- _OBJECTIVE_
Select the lines of the records containing the word "joints" and list them.

- _SOURCE DATA_
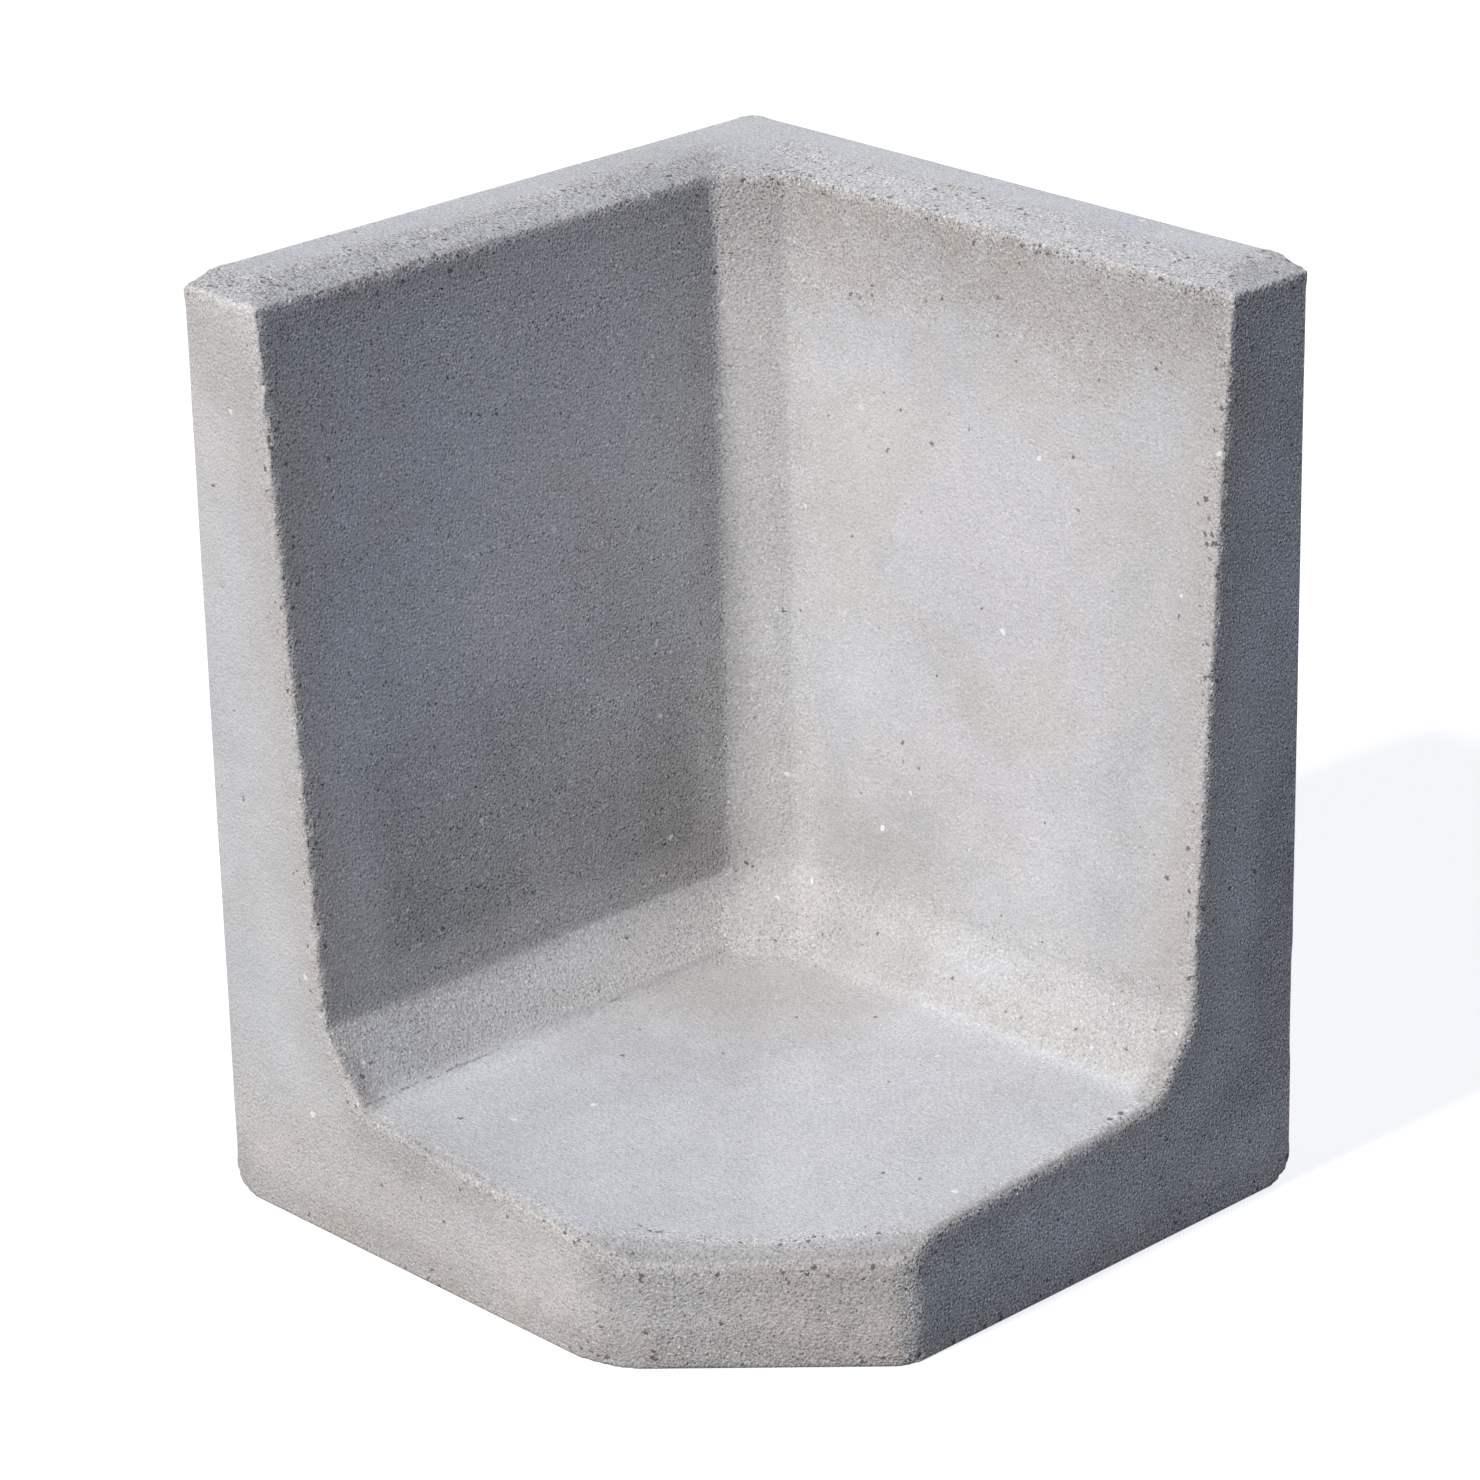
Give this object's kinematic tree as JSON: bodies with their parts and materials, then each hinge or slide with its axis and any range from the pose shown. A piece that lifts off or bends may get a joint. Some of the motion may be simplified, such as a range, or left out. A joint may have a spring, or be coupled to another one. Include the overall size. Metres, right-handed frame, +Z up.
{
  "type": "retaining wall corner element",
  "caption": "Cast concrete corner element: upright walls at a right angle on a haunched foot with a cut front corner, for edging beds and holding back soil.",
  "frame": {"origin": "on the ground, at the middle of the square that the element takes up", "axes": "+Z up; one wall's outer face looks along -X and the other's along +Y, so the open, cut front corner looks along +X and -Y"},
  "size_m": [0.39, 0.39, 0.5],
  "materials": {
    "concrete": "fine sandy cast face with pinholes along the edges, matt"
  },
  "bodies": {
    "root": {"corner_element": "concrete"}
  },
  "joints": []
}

...

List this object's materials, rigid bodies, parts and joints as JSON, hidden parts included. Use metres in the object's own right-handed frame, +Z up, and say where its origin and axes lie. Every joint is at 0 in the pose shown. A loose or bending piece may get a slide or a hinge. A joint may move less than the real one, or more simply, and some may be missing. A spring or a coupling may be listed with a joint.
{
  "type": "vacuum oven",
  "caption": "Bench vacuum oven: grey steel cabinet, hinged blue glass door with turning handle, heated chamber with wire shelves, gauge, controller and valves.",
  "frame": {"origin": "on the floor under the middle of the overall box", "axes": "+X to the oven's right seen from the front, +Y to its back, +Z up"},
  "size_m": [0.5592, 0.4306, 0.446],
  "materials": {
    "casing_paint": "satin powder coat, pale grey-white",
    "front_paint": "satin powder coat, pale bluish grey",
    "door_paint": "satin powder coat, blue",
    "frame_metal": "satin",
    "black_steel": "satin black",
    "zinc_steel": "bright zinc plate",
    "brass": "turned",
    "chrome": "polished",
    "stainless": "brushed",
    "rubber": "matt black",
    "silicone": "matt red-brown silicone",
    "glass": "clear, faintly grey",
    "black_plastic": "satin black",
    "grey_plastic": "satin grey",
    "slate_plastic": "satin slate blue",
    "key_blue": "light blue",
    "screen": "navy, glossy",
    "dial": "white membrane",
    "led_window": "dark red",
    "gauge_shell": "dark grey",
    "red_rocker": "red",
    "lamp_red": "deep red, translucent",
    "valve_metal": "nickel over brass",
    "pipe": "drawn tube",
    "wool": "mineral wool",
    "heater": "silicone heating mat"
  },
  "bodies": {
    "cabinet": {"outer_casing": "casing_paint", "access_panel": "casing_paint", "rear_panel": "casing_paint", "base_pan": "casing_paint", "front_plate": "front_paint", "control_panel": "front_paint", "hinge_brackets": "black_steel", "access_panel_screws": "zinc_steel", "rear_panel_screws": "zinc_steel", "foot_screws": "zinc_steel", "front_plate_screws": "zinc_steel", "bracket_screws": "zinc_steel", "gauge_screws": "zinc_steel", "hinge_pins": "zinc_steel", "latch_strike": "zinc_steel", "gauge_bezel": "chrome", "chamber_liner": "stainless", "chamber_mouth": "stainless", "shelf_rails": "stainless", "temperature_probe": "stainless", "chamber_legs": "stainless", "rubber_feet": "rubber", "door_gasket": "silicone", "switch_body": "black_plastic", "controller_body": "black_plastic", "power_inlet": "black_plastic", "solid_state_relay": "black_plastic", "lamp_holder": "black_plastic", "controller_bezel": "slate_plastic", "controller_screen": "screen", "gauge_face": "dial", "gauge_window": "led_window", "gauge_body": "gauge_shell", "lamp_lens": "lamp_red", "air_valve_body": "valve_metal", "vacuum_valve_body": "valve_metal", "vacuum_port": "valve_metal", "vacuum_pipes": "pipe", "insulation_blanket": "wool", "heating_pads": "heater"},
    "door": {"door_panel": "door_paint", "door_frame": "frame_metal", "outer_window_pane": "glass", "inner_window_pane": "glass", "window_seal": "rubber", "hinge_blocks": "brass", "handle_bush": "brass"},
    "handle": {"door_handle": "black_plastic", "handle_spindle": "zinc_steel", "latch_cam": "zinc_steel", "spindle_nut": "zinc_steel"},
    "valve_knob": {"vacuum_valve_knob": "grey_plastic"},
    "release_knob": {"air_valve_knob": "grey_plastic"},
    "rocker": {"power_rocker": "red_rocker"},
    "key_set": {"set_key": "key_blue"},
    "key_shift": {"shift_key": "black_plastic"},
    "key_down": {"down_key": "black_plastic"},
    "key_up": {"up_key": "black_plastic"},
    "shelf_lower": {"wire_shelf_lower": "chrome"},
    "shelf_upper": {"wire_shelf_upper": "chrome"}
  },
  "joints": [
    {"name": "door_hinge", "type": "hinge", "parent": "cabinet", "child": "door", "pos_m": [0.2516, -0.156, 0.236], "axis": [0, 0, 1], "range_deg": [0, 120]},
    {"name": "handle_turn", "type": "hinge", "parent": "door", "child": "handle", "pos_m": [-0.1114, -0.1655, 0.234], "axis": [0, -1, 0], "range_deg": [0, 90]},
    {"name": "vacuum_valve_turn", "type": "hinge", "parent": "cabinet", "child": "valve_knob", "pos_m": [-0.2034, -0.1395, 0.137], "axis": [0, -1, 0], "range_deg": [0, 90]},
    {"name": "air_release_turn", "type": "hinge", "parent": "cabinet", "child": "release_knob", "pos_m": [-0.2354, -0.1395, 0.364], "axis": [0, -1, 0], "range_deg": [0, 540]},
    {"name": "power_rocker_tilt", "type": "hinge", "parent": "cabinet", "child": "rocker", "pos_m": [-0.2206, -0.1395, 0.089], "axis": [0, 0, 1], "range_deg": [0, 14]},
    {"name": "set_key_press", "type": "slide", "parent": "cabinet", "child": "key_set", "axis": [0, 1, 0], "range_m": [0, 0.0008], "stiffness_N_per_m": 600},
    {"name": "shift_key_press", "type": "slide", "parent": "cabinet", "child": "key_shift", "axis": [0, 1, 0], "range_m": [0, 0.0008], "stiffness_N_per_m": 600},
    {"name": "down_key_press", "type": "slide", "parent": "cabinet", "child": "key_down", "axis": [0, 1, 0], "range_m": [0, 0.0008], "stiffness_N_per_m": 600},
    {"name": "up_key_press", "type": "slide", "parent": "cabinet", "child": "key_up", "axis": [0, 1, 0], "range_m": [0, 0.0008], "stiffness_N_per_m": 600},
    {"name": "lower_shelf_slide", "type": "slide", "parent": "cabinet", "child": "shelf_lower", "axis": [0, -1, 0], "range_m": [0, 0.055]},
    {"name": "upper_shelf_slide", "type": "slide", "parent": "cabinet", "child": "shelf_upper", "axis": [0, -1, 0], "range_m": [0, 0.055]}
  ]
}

==

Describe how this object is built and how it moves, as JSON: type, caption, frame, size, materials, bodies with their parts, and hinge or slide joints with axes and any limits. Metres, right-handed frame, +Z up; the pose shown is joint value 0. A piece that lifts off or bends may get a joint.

- _COMPLETED EXERCISE_
  "joints": []
List this object's materials, rigid bodies, parts and joints as JSON, hidden parts included. Use metres in the object's own right-handed frame, +Z up, and say where its origin and axes lie. Every joint is at 0 in the pose shown. A loose or bending piece may get a slide or a hinge. A joint may move less than the real one, or more simply, and some may be missing. A spring or a coupling may be listed with a joint.
  "joints": [
Describe how this object is built and how it moves, as JSON: type, caption, frame, size, materials, bodies with their parts, and hinge or slide joints with axes and any limits. Metres, right-handed frame, +Z up; the pose shown is joint value 0. A piece that lifts off or bends may get a joint.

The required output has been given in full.